You're touring in support of Let Love Rule's 20th anniversary. What do you remember from that first recording session with Henry Hirsch? Was it 1988?

'88, yeah. It was the very beginning. I was in L.A. at the time because my wife was pregnant. I came out to New York, and I think I had one guitar amp, a couple guitars, a bass, a drum kit and a bass amp. I came to New York with that, and I just started recording. I didn't plan on playing all the instruments like I did, but I really didn't have any bread. I couldn't hire musicians, and I also had a hard time — even when I could find guys — I had a hard time finding guys that played with the feel that I wanted. So I ended up doing it myself.

Karl Denson was one of those guys. Do you still keep in touch?

Yeah, he played on the last tour in Europe. He took some time off from the Tiny Universe and came out with us for a while, about three months.

Listening to the album, you can hear parts of every record you've made since. It's like the building blocks of your music were showing their heads for the first time.


Being that, on all the records, I'm still playing the instruments, I guess you can't help but to have that. It's almost like that phase when Stevie (Wonder) was playing everything on his records, and you got those four or five records in a row. And it's like, they're different, but it's Stevie. So you know — or at least I know, musicians know — his drum sound, his drum feel. His fills, the way he grooves. You know his clavinet style. It's the same kind of thing. The records are me. They all are different, in a sense, and they all have different production values. But at the end of the day, it's my hands.

Are you still multi-tracking everything yourself?

Oh yeah.

Walk me through one of those sessions. Do you always lay one track down first?

I usually start with the drums. Then I just build on top.

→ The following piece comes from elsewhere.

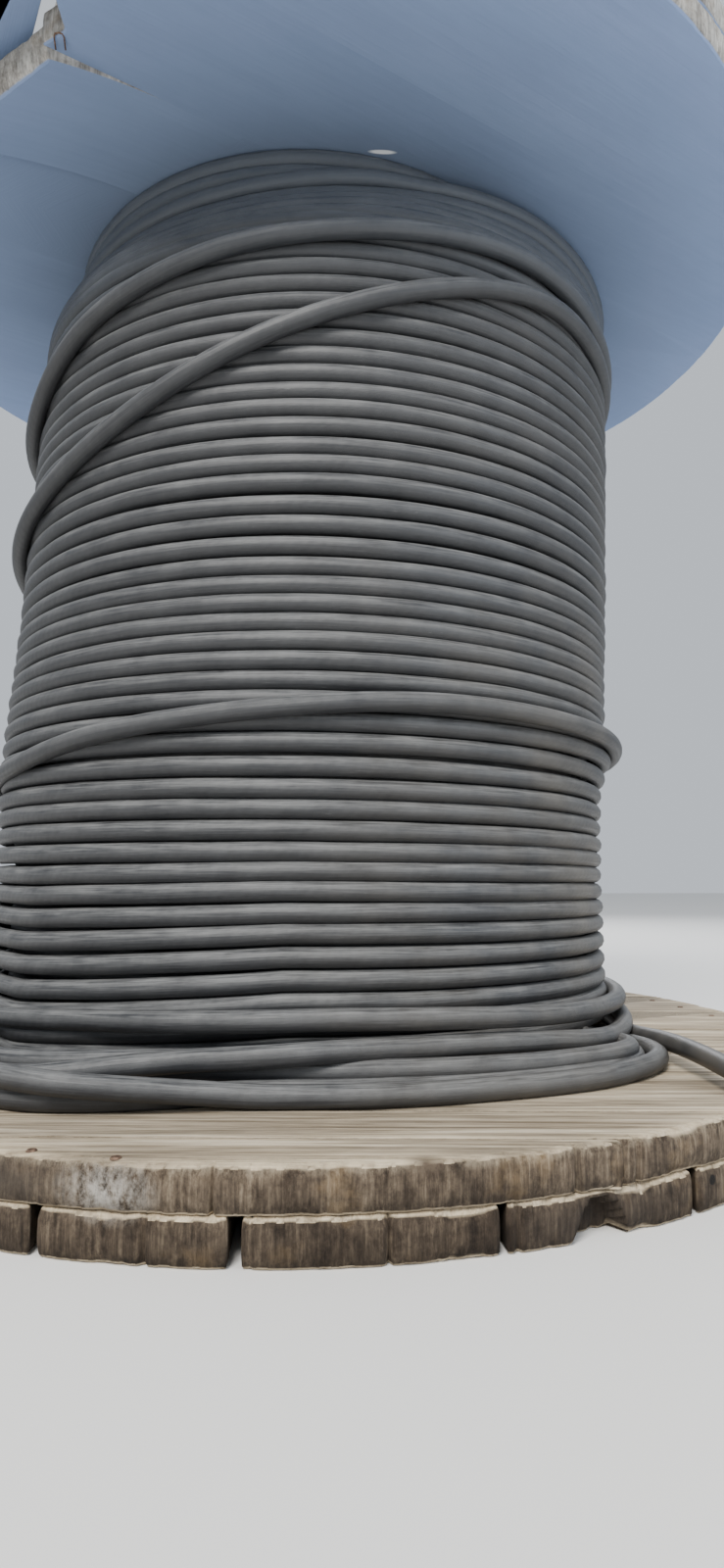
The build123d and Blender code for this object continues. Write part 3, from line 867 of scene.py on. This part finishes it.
turn_count = len(TURN_LEVELS)
u = np.arange(-TURN_STEPS // 2, (turn_count - 1) * TURN_STEPS) / TURN_STEPS
levels = np.interp(u, np.arange(turn_count), np.array(TURN_LEVELS) / 1000)
round_here = (u * 360 + FRONT + 180) % 360 - 180
left_side = np.clip((-92 - round_here) / 45, 0, 1) * np.clip((round_here + 230) / 60, 0, 1)
low_down = np.clip((0.36 - levels) / 0.17, 0, 1) * left_side
wobble = smooth_noise(u * 0.9, 5) * 0.0012 - 0.028 * low_down
jitter = smooth_noise(u * 0.33, 6) * 0.0014 + 0.014 * low_down
jitter -= np.clip(-u, 0, 1) * 0.05 + np.clip(-0.25 - u, 0, 1) * 0.12
wobble *= np.clip(u / 0.7, 0, 1)
# The last turns sink to the left, and a few in the middle stand out where a slipped turn pulls
sunk = np.interp(round_here, [-180, -125, -113, -103, -94, -87, -70, -55, 120, 180],
                 [0.050, 0.050, 0.048, 0.042, 0.034, 0.027, 0.014, 0.004, 0, 0.050])
wobble -= sunk * np.clip((levels - 1.095) / 0.07, 0, 1)
jitter += 0.011 * np.exp(-((levels - 0.478) / 0.026) ** 2) * np.exp(-((round_here + 22) / 30) ** 2)
helix = off_barrel(on_winding(FRONT + 360 * u, levels + wobble, jitter), OUTER_CLEARANCE)
winding = laid_cable("cable_turns", [helix], 12)
winding.data.materials.clear()
winding.data.materials.append(cable_sheath)
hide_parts("cable_winding")
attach(winding, "root")

# Inner layers
# Behind the outer layer, the next turns in show in the shade. They run from the lower flange
# up to the upper one and close the winding.
v = np.arange(0, INNER_TURNS * INNER_STEPS) / INNER_STEPS
inner_levels = INNER_START + LAID_DIAMETER * v
inner_radius = winding_radius(inner_levels) - INNER_DEPTH
angle = np.radians(FRONT - 360 * v)
right, back = winding_centre(inner_levels)
inner_path = np.stack([right + inner_radius * np.cos(angle), back + inner_radius * np.sin(angle),
                       np.minimum(inner_levels, UNDER_FLANGE)], -1)
inner_path = off_barrel(inner_path[inner_levels < INNER_END], INNER_CLEARANCE)
inner_layer = laid_cable("inner_turns", [inner_path], 10)
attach(inner_layer, "root")


def spread_path(rows):
    """A smooth path over the winding through rows of azimuth in degrees, level and lift in mm."""
    azimuths, levels, lifts = np.array(rows).T
    fine = np.arange(azimuths[0], azimuths[-1] + AZIMUTH_STEP, AZIMUTH_STEP)
    smooth_levels = np.interp(fine, azimuths, levels / 1000)
    smooth_lifts = np.interp(fine, azimuths, lifts / 1000)
    kernel = np.ones(7) / 7
    for _ in range(2):
        smooth_levels[3:-3] = np.convolve(smooth_levels, kernel, "valid")
        smooth_lifts[3:-3] = np.convolve(smooth_lifts, kernel, "valid")
    return on_winding(fine, smooth_levels, smooth_lifts)


# Stray turns
# Three turns that have slipped across the rest: one crosses the upper turns from the top
# right down to the left, one stands loose above it, and one wanders across the middle.
crossing = spread_path([
    (-250, 700, 0), (-220, 720, 10), (-190, 745, 18), (-161, 776, 22), (-147, 800, 22),
    (-133, 830, 22), (-120, 868, 22), (-109, 907, 22), (-98, 945, 22), (-83, 989, 22),
    (-76, 1010, 22), (-66, 1033, 22), (-58, 1050, 22), (-50, 1060, 20), (-42, 1058, 16),
    (-20, 1050, 8), (10, 1045, 2), (40, 1040, -4)])
loose = spread_path([
    (-240, 950, 0), (-200, 945, 10), (-175, 945, 18), (-150, 965, 22), (-146, 995, 22),
    (-139, 1012, 22), (-132, 1024, 22), (-125, 1034, 22), (-118, 1044, 22), (-111, 1055, 22),
    (-103, 1063, 22), (-96, 1068, 22), (-89, 1073, 22), (-82, 1080, 22), (-74, 1086, 22),
    (-66, 1093, 21), (-56, 1100, 20), (-45, 1096, 18), (-34, 1084, 14), (-10, 1075, 8),
    (20, 1070, 2), (60, 1068, -4)])
middle = spread_path([
    (-200, 425, -4), (-175, 430, 6), (-153, 437, 14), (-140, 446, 16), (-133, 456, 18),
    (-122, 471, 18), (-113, 477, 18), (-106, 482, 18), (-96, 490, 18), (-86, 497, 18),
    (-77, 502, 18), (-68, 503, 18), (-57, 501, 20), (-41, 497, 26), (-26, 492, 28), (-10, 482, 24),
    (15, 478, 10), (45, 478, -4)])
strays = laid_cable("stray_cables", [crossing, loose, middle], 16)
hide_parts("stray_turns")
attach(strays, "root")


# Slumped turns
# The lowest turns have slid off the winding and lie on the lower flange in wide loops that
# curl back in at the right.
def plan_path(rows):
    """A smooth path through rows of azimuth in degrees, radius and level in mm."""
    curve = bpy.data.curves.new("route", "CURVE")
    curve.dimensions = "3D"
    curve.resolution_u = 14
    spline = curve.splines.new("NURBS")
    spline.points.add(len(rows) - 1)
    for (azimuth, radius, level), point in zip(rows, spline.points):
        turn = math.radians(azimuth)
        point.co = (radius / 1000 * math.cos(turn), radius / 1000 * math.sin(turn), level / 1000, 1)
    spline.order_u = 4
    spline.use_endpoint_u = True
    carrier = bpy.data.objects.new("route", curve)
    mesh = bpy.data.meshes.new_from_object(carrier)
    path = np.array([v.co for v in mesh.vertices])
    bpy.data.objects.remove(carrier)
    bpy.data.meshes.remove(mesh)
    return path


outer_loop = plan_path([
    (-233, 440, 108), (-226, 468, 110), (-210, 497, 112), (-190, 523, 114), (-170, 546, 115),
    (-150, 568, 115), (-135, 596, 115), (-120, 610, 115), (-113, 600, 111), (-107.6, 572, 105),
    (-102, 545, 98), (-96, 534, 93), (-91, 530, 92), (-84, 534, 92), (-77, 538, 92), (-70, 540, 92),
    (-63, 549, 92), (-57, 557, 92), (-52, 560, 92), (-47, 560, 92), (-43, 556, 92),
    (-39.5, 545, 92), (-36.5, 526, 92), (-34.2, 503, 92), (-33, 478, 92), (-31.5, 455, 92),
    (-29, 430, 92)])
low_loop = plan_path([
    (-233, 440, 92), (-226, 468, 92), (-210, 495, 92), (-190, 520, 92), (-170, 540, 92),
    (-150, 562, 92), (-135, 590, 92), (-120, 602, 92), (-114, 580, 92), (-108, 556, 92),
    (-102, 528, 92), (-96, 510, 92), (-91, 507, 92), (-84, 511, 92), (-77, 514, 92), (-70, 517, 92),
    (-63, 526, 92), (-57, 535, 92), (-52, 537, 92), (-47, 536, 92), (-43, 529, 92), (-40, 515, 92),
    (-38, 494, 92), (-36.5, 470, 92), (-35, 440, 92)])
middle_loop = plan_path([
    (-165, 450, 92), (-150, 500, 92), (-130, 535, 94), (-118, 525, 97), (-110, 502, 104),
    (-103, 490, 107), (-96, 492, 108), (-91, 494, 108), (-84, 499, 108), (-76, 505, 108),
    (-68, 513, 107), (-60, 522, 106), (-54, 529, 106), (-49, 533, 105), (-45, 530, 104),
    (-42.5, 518, 104), (-41, 498, 104), (-40.2, 470, 104), (-39, 440, 104)])
rising_loop = plan_path([
    (-205, 440, 112), (-195, 475, 112), (-180, 502, 112), (-160, 532, 112), (-140, 562, 112),
    (-128, 578, 106), (-121, 578, 106), (-117, 557, 110), (-111, 524, 115), (-104, 510, 121),
    (-96, 519, 127), (-91, 512, 129), (-84, 492, 128), (-75, 490, 128), (-67, 492, 127),
    (-57, 495, 122), (-50, 500, 117), (-44, 498, 113), (-38, 490, 111), (-30, 480, 110),
    (-20, 472, 110), (-5, 465, 115), (15, 460, 120), (35, 450, 122), (50, 430, 124)])
tucked_loop = plan_path([
    (-205, 430, 118), (-190, 462, 118), (-175, 485, 116), (-160, 508, 115), (-140, 540, 112),
    (-127, 554, 112), (-119, 534, 115), (-112, 511, 117), (-104, 495, 118), (-96, 480, 118),
    (-86, 462, 118), (-76, 440, 118)])
proud_turn = plan_path([
    (-200, 430, 140), (-185, 462, 140), (-165, 485, 138), (-150, 492, 137), (-140, 492, 138),
    (-126, 480, 146), (-114, 485, 152), (-104, 493, 156), (-97, 497, 158), (-88, 488, 159),
    (-80, 492, 158), (-68, 497, 155), (-58, 492, 150), (-48, 485, 146), (-35, 476, 142),
    (-20, 469, 140), (0, 464, 140), (25, 458, 142), (45, 435, 144)])
slump = laid_cable("slumped_turns", [outer_loop, low_loop, middle_loop, rising_loop, tucked_loop, proud_turn],
                   16, LOOSE_DIAMETER)
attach(slump, "root")


# Cable tail
# The free end of the cable. It leaves the lowest turn at the right, runs forward over the
# slumped turns, a little above the flange, and ends cut off near the rim.
TAIL_ROUTE = [(0.4625, 0.0200, 0.0920), (0.4520, -0.0930, 0.0920), (0.4270, -0.2050, 0.0940),
              (0.4440, -0.3650, 0.1080), (0.4400, -0.5050, 0.1040)]
tail_curve = bpy.data.curves.new("cable_tail_sheath", "CURVE")
tail_curve.dimensions = "3D"
tail_curve.bevel_depth = CABLE_DIAMETER / 2
tail_curve.bevel_resolution = 6
tail_curve.resolution_u = 16
tail_curve.use_fill_caps = True
tail_spline = tail_curve.splines.new("NURBS")
tail_spline.points.add(len(TAIL_ROUTE) - 1)
for spline_point, place in zip(tail_spline.points, TAIL_ROUTE):
    spline_point.co = (*place, 1)
tail_spline.order_u = 3
tail_spline.use_endpoint_u = True
tail = new_object("cable_tail_sheath", tail_curve)
tail_curve.materials.append(cable_sheath)
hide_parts("cable_tail")
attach(tail, "root")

After the drums will come a rhythm instrument, whether it be the guitar or a piano or a keyboard or clavinet or whatever. Then second guitar, if there's a second guitar, bass, percussion, vocals. Just build it up like that. There might be orchestra or horns, and then I'll bring them in. Whatever it is.

There are stories of you drumming on pots and pans in the Upper East Side. True?

Of course, in the kitchen. Pull all the shit out, put it on the floor and create a drum kit.

You wanted to be a session musician?

Yeah, but when I got to the age, sessions were pretty much done.

You've said the Jackson 5 were your earliest inspiration, and you got to work with Michael on an Invincible track that was never released. Will we ever hear it?

Whenever they end up putting out an album, the track will be on there. The track didn't end up on the record because they thought it was a little too rock for that record. But it's an amazing tune. He sings his ass off.

Was that the only time you worked together?

That I worked with him, yeah. I hung with him different times.

Did you consider him a friend?

Yeah, we got to know each other well. We spoke every now and again. I'd go see him. He called me when he was in Bahrain. We just kind of talked. It wasn't a deep, lifelong friendship. But we dug each other. I obviously had a tremendous amount of respect for him. He enjoyed working with me.

Your collaborations are so diverse: Madonna, Stevie Wonder, Curtis Mayfield, John Paul Jones, then Jay-Z, Diddy, Pharrell. Did you have a special kinship with anyone in particular?

All of them. People like Robert Plant, who's a good friend. Mick Jagger. Stevie. Bob Dylan. I haven't worked with Bob, but we've become friends over the years.

How did you get involved with Precious?

The director just found me. He said he'd been wanting to work with me, and he thought that I could be a good actor. We worked it out that I could come in town for 48 hours and do the part. I play a nurse. It's a small role in the film, but it's the only male character in the film that's a positive image. It was great. We're going to be doing another film together at the beginning of next year. He's hired me to be the lead in his next film. So from seven, eight, nine minutes in a film to a lead, it's going to be a lot of work. I'm going to have to really dedicate myself to those couple of months. I'm really excited about doing it.

Does it have a title?

We don't know yet. He's working on three different scripts right now.

Tell me about Kravitz Design. Do you feel any connection between your music and designs? Looking them over, the words I wrote down are "modern" and "raw."

Thanks. Yeah, you can't help but to get it. In fact, when I'm designing, I use musical terms. I might be making a chair, and I'll say, "I need a little more Miles Davis in that chair."